Games

My Game of 2020 Reminded Me Why I Love This Absurd Medium

'Cyberpunk 2077' was a complete mess that reminded me of the beauty and horror that is video games.
photomode_13122020_235023
'Cyberpunk' screenshots by author

This was a weird year for video games. Lots of amazing titles came out and I loved many of them wholeheartedly. Final Fantasy 7 Remake showed me how good a remake could be, Half Life Alyx proved that virtual reality could be more than a passing fad, and Hades was an intoxicating mix of challenge and narrative. But I spent most of the year in quarantine putting more than 200 years into a completionist run of Red Dead Redemption 2. I struggled some of the year to remember why I had wanted to write about video games in the first place and honestly considered focusing on other journalistic beats entirely.

Advertisement

Then Cyberpunk 2077 came out and I remembered why I love writing about video games.

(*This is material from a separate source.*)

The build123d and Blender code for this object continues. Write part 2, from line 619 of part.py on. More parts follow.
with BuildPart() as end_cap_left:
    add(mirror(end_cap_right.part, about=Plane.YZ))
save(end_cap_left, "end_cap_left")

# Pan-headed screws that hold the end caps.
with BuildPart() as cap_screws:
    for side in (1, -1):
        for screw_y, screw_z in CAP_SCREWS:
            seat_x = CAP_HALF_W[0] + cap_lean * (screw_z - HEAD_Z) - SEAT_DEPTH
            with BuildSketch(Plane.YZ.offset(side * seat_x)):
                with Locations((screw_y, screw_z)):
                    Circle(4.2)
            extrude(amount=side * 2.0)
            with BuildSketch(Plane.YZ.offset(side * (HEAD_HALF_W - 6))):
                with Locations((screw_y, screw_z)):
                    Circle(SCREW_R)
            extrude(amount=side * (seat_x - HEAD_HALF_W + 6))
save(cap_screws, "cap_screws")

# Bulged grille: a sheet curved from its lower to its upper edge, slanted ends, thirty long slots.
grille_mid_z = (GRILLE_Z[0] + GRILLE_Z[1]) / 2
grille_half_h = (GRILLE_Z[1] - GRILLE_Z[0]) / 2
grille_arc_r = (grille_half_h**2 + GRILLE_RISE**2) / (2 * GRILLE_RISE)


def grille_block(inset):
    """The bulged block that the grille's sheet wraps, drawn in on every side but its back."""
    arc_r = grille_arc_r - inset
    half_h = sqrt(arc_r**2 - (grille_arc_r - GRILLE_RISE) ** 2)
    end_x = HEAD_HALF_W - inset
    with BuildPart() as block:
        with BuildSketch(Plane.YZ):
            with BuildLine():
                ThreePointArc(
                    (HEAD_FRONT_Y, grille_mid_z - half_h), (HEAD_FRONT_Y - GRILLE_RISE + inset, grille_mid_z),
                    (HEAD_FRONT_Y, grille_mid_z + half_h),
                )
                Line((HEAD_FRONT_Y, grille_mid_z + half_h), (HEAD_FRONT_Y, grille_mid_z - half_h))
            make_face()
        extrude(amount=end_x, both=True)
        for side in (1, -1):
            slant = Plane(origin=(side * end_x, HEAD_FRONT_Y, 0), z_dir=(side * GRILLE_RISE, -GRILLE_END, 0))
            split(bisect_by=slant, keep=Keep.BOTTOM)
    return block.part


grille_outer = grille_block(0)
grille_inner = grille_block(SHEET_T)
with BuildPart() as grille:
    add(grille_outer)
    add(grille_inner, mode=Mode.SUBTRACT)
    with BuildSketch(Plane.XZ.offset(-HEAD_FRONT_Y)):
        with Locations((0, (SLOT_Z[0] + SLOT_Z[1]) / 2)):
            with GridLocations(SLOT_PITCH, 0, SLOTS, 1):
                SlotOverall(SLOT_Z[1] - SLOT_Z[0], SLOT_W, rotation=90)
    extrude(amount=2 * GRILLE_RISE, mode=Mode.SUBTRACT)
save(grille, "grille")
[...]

Cyberpunk 2077 went from being the most anticipated game of 2020 to the worst release of the year in a few hours. The game is a disaster. It runs well on next gen systems, for those that can find them, and high end gaming PCs. PlayStation 4’s and Xbox One’s don’t handle the game well and every system experiences game breaking bugs. My favorite is when I’m driving through Night City and I suddenly spawn pantless above my vehicle. Oddly, it’s one of the only times you can see your character genitals despite semi-robust customization options during character creation.

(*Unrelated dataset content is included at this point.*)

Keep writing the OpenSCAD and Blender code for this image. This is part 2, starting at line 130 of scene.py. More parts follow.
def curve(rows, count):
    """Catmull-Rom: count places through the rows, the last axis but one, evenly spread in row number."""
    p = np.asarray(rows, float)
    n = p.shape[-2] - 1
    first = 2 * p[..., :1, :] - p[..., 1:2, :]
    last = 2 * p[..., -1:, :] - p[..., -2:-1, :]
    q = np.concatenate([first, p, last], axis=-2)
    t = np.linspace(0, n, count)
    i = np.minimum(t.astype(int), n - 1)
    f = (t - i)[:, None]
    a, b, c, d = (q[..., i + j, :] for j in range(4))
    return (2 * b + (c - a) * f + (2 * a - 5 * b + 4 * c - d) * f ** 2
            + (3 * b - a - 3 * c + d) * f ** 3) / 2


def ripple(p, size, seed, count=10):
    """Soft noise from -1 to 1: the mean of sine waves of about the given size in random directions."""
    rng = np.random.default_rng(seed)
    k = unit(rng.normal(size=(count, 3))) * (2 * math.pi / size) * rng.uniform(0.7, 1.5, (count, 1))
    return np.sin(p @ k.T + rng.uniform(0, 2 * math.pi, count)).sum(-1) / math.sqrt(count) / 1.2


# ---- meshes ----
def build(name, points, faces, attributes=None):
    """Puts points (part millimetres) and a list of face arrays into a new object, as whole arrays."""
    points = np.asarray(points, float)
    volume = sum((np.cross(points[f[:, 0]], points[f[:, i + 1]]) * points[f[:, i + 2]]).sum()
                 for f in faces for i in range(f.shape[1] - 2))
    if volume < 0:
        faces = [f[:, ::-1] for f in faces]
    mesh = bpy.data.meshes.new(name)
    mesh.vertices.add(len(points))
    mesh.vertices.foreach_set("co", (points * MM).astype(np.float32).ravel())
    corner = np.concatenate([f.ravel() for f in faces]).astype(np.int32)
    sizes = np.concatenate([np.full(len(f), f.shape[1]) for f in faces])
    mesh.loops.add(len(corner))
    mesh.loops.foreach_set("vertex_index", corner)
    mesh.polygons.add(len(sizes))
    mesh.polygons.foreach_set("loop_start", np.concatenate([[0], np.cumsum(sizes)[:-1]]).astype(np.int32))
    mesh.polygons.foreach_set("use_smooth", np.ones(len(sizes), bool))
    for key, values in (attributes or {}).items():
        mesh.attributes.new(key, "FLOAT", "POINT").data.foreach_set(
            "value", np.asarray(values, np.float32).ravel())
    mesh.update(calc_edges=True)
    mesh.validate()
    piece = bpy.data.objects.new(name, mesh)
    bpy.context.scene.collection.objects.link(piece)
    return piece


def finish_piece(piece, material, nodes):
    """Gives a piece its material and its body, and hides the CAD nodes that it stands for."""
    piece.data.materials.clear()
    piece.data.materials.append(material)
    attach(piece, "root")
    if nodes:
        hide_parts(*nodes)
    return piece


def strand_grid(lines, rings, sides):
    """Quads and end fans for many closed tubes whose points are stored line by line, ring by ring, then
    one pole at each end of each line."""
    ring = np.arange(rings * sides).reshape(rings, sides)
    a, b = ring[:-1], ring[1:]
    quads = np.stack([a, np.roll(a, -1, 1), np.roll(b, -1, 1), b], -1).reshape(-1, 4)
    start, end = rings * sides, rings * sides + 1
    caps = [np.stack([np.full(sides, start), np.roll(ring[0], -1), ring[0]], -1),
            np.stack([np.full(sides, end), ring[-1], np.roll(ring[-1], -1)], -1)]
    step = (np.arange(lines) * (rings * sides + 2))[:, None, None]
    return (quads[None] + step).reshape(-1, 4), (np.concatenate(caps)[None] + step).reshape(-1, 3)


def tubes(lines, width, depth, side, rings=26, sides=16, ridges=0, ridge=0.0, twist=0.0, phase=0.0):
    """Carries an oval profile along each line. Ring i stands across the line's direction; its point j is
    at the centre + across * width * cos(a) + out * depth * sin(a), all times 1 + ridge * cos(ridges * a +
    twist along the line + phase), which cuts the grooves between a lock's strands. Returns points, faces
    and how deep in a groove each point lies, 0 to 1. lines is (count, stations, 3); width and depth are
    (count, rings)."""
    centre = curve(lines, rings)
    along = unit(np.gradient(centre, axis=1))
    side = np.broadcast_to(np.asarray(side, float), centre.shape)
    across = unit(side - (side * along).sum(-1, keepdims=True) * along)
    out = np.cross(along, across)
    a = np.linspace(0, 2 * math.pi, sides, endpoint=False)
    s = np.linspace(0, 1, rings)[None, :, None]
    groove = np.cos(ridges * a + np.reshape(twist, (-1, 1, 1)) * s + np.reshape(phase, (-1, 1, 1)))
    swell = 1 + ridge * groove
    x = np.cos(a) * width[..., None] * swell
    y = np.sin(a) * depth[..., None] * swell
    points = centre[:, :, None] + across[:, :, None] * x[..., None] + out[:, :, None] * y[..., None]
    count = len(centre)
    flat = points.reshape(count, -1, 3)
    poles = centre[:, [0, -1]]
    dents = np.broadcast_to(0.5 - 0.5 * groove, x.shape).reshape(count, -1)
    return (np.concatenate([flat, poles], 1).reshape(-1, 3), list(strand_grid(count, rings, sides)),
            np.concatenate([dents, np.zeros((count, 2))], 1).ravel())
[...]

Everyday brings a new disaster for developer CD Projekt Red. Most recently, as of this writing, Sony said it was pulling Cyberpunk 2077 from its digital store and issuing a refund to anyone who asked for one. The release was so terrible that it destroyed $1 billion of wealth for CD Projekt Red’s founders

When news broke of Sony pulling Cyberpunk 2077 from its digital store, I was playing Cyberpunk 2077. I had started a second character on very hard difficulty because I wanted to see a different life path and wanted to try out a different character build. I had also started this second character because my main playthrough is bugged and I want to see if a rumored upcoming patch will fix it. It’s not a huge bug, but it’s annoying. Delamain, one of the side characters, is stuck in my video call window and won’t leave.

Advertisement

That I’d push through the bugs and build another character speaks to my love of Cyberpunk 2077. It’s the ultimate Eurojank game. As Rob Zacny said in his review, Eurojank is “where very high levels of technical competence are contrasted against obvious resource constraints and over-ambition.” Cyberpunk 2077 is a Eurojank masterpiece in the style of S.T.A.L.K.E.R. Shadow of Chernobyl. It’s ambitious and weird and draws me in, but I have to fight with it every step of the way.

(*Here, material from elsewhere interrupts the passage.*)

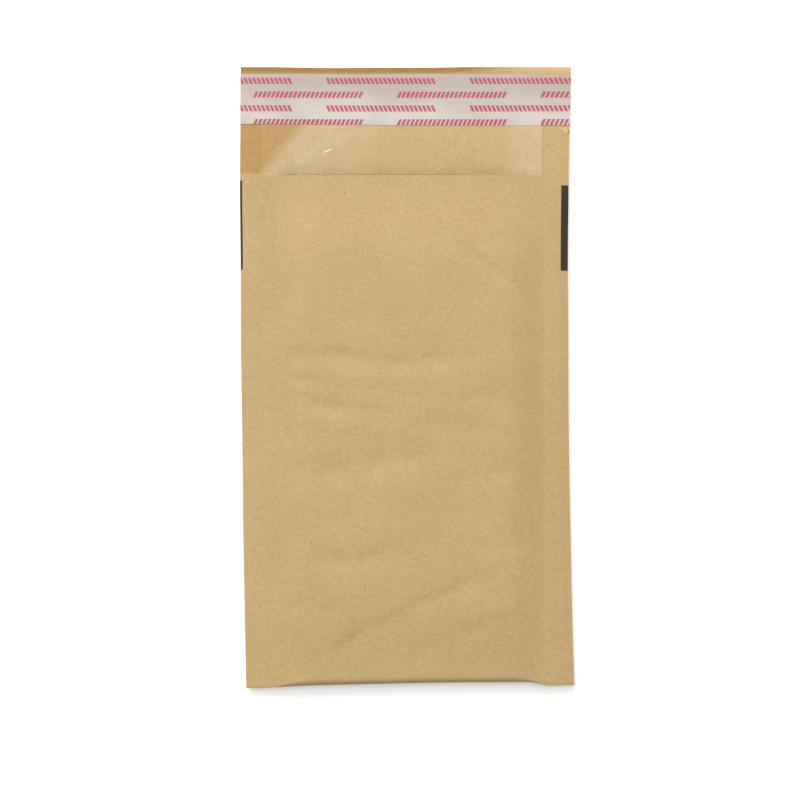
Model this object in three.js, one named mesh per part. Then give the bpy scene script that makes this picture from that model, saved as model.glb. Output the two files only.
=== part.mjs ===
// A small padded mailing envelope, lying flat on its back with the flap open.
//
// Four pieces make it up:
//   kraft_sheet     one sheet of kraft paper, folded once at the bottom: front panel, back panel, flap
//   bubble_lining   one web of air-bubble film, folded with the paper and melted flat into both side seams
//   adhesive_strip  the band of hot-melt glue across the flap
//   release_liner   the peel-off strip that covers the glue
//
// Units are millimetres. +X runs across the envelope, +Y from the bottom fold to the flap, and +Z up
// through its thickness. While the envelope is built, y = 0 is the mouth of the pocket and z = 0 the plane
// of the side seams. The finished group is then moved so that the origin is the bottom centre of its box.

import * as THREE from "three";

// Driving dimensions.
const WIDTH = 120; // between the two cut side edges
const BODY = 187; // from the mouth of the pocket down to the bottom fold
const FLAP = 39.8; // from the mouth up to the end of the flap
const THICKNESS = 9.4; // through the padded middle

// Layers.
const KRAFT = 0.14; // paper
const FILM = 0.12; // lining where its bubbles are melted flat, and its plain margin on the flap
const LAYER_GAP = 0.02; // between two pieces that lie on each other
const GLUE = 0.24;
const LINER = 0.1;

// Pocket and side seams.
const POCKET_LEFT = -47.6; // inner line of the left seam
const POCKET_RIGHT = 50.4; // inner line of the right seam
const POCKET_GAP = 4.3; // clear height inside the pocket
const FOLD_GAP = 2.4; // clear height inside the bottom fold
const FOLD_THICKNESS = 5.2; // outside height of the bottom fold
const PUFF_BAND = 13; // the panels rise to full height over this width, beside each seam
const MOUTH_PUFF_BAND = 20; // the same, at the mouth, where the panels bow gently
const SEAM_ANGLE = 0.65; // how sharply the panels leave the seams: 0 softly, 1 at a clear angle
const MOUTH_RISE = 32; // length over which the mouth thickens to the full padding
const FOLD_RISE = 34; // length over which the padding thins to the bottom fold

// Outline.
const SIDE_LEAN = 2.2; // the cut sides bend towards +X by this much at the bottom
const WAIST_LEFT = 0.08; // the puffed panels draw the cut sides in by this much at mid length
const WAIST_RIGHT = 0.35;
const FLAP_FLARE = 1.15; // the flap's right side bends outwards by this much up to its end
const CORNER_TILT = 0.52; // the fold runs this much lower at the left corner, and higher at the right
const SEAM_DROOP = 1.2; // the cut sides hang this much below the seam plane
const FOLD_LIFT = 1.3; // the puffed fold ends this much short of the flat corners
const FLAP_DROOP = 3.2; // the flap's end hangs this much below the seam plane
const FLAP_SAG = 0.8; // the middle of the flap's end hangs this much below its sides

// What lies on the flap, measured from the mouth, and the lining's margin there, measured across.
const MARGIN_END = 19; // the lining's plain margin ends here, under the liner
const MARGIN_LEFT = -52.5; // its cut edge in the left seam's line
const GLUE_START = 20.5;
const GLUE_END = 35.5;
const LINER_START = 18.1;
const LINER_END = 37.3;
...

photomode_14122020_011118.jpg

More importantly, Cyberpunk 2077 reminded me why I love to write about video games. This industry is, and always has been, dumb and surreal. Companies spend millions of dollars to produce dreams, the production of which often crushes the souls of those who worked on them. The last few years of crunch, the period in which employees work devastating overtime leading up to a product’s release, is described as a death march. 

I grew up devouring stories about Daikatana—a long anticipated video game from Doom co-creator John Romero. Publisher Eidos took out full page ads, black on red, that simply said: “John Romero’s about to make you his bitch.”

The game was a disaster and in the fallout after its release, we learned of Romero’s hubris. Developer Ion Storm’s Dallas studio was a penthouse atop the 54-story Chase Tower. The light from the sun was so dazzling that workers had to drape blankets over cubicles to work. Romero’s design document was, allegedly, a 400 page incomprehensible mess.

Reading about disasters like this and others (I’m looking at you Peter Molyneux) made me want to cover the industry. Where else could I find stories like this? Stories where hubris and expectation collided with capital and finance. It’s a medium where art and commerce are fighting to the death. I get to write about that and I love it.

As Ion Storm Dallas flamed out and produced Daikatana, a game no one wanted, its Austin office was busy at work on Deus Ex. The weird little immersive sim inspired a generation of players and developers. It was the joyous surprise of the Daikatana disaster and a direct inspiration for Cyberpunk 2077

This year, I needed to be reminded of where my passion for writing about video games came from. Cyberpunk 2077 gave me that. And, as a bonus, it’s a pretty great game underneath all the bugs and performance issues. For those with the patience and the hardware, there’s a lovely bit of Deus Ex underneath Cyberpunk 2077’sDaikatana exterior.